Given data>
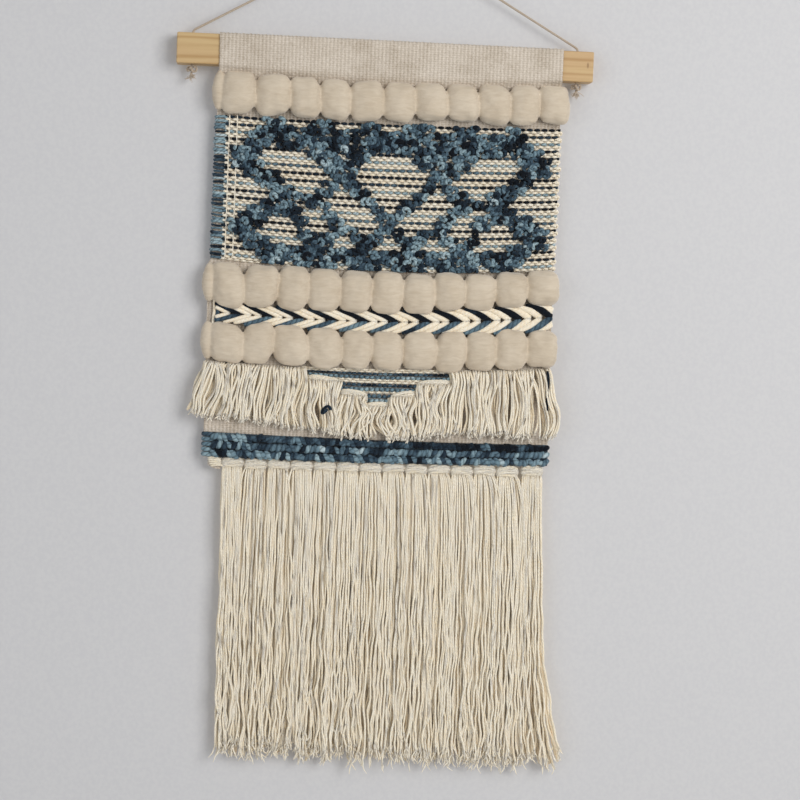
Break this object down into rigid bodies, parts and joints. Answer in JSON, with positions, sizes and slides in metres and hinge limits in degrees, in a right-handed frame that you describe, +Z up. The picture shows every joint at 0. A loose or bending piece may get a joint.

==

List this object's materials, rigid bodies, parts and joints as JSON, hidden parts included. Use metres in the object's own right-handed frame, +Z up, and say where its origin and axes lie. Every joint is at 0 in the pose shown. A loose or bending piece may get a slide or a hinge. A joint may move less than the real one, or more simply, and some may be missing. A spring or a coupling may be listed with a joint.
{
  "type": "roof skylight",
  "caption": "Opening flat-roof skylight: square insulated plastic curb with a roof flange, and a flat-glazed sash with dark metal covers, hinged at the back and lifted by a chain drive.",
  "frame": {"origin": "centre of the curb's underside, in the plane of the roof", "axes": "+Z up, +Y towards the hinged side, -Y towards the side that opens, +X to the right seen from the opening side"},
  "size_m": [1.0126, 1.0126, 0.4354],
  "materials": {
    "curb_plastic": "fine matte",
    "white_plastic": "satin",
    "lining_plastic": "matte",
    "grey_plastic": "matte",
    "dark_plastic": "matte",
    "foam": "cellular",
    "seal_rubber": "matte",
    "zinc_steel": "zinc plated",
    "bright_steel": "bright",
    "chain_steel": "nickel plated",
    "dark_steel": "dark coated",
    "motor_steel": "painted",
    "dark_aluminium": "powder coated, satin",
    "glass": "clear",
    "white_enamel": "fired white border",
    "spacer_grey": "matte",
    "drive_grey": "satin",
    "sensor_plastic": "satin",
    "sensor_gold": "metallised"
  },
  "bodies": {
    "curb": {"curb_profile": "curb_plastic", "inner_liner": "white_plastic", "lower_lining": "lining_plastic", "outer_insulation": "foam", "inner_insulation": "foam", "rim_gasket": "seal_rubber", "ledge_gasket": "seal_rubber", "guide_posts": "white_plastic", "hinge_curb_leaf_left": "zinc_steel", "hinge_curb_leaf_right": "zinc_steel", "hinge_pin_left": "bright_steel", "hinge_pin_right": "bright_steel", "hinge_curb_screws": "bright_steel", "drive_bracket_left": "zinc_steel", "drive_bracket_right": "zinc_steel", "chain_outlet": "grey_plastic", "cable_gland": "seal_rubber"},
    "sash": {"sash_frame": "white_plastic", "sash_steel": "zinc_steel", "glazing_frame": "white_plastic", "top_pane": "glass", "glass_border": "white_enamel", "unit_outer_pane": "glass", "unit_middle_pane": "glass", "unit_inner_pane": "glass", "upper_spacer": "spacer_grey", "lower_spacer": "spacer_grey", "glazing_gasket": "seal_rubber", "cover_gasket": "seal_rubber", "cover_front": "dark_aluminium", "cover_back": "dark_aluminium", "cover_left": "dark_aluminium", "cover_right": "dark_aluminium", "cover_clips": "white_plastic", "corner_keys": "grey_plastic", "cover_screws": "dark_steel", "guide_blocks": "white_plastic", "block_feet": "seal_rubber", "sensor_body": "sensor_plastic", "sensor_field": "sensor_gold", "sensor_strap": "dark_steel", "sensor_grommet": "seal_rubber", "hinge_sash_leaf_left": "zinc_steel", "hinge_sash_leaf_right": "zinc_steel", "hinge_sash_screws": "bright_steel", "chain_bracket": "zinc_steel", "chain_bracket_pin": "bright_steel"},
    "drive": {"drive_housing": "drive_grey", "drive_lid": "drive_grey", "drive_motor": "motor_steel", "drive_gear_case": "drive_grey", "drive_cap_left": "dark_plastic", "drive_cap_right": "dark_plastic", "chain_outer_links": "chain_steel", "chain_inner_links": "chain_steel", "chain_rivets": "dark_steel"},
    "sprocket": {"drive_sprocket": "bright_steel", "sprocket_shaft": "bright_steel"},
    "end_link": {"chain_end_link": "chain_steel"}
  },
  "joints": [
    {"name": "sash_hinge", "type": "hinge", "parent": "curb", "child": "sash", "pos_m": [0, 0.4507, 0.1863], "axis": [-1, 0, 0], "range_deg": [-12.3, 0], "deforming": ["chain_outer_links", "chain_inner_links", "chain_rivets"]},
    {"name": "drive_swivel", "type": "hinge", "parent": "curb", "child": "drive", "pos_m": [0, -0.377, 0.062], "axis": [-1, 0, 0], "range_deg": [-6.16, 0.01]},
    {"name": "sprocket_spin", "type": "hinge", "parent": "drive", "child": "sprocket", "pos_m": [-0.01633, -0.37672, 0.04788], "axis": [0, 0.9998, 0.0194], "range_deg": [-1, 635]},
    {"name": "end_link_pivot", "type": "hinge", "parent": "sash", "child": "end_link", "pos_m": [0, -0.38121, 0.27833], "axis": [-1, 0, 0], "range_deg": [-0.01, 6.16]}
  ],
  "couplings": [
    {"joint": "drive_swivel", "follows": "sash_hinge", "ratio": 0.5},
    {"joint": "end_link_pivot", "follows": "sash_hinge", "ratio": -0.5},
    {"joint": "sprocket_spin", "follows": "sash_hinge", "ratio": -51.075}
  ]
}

Given task>
In the listing, find all lines with the string "handed" and copy them.

Final result>
Break this object down into rigid bodies, parts and joints. Answer in JSON, with positions, sizes and slides in metres and hinge limits in degrees, in a right-handed frame that you describe, +Z up. The picture shows every joint at 0. A loose or bending piece may get a joint.
List this object's materials, rigid bodies, parts and joints as JSON, hidden parts included. Use metres in the object's own right-handed frame, +Z up, and say where its origin and axes lie. Every joint is at 0 in the pose shown. A loose or bending piece may get a slide or a hinge. A joint may move less than the real one, or more simply, and some may be missing. A spring or a coupling may be listed with a joint.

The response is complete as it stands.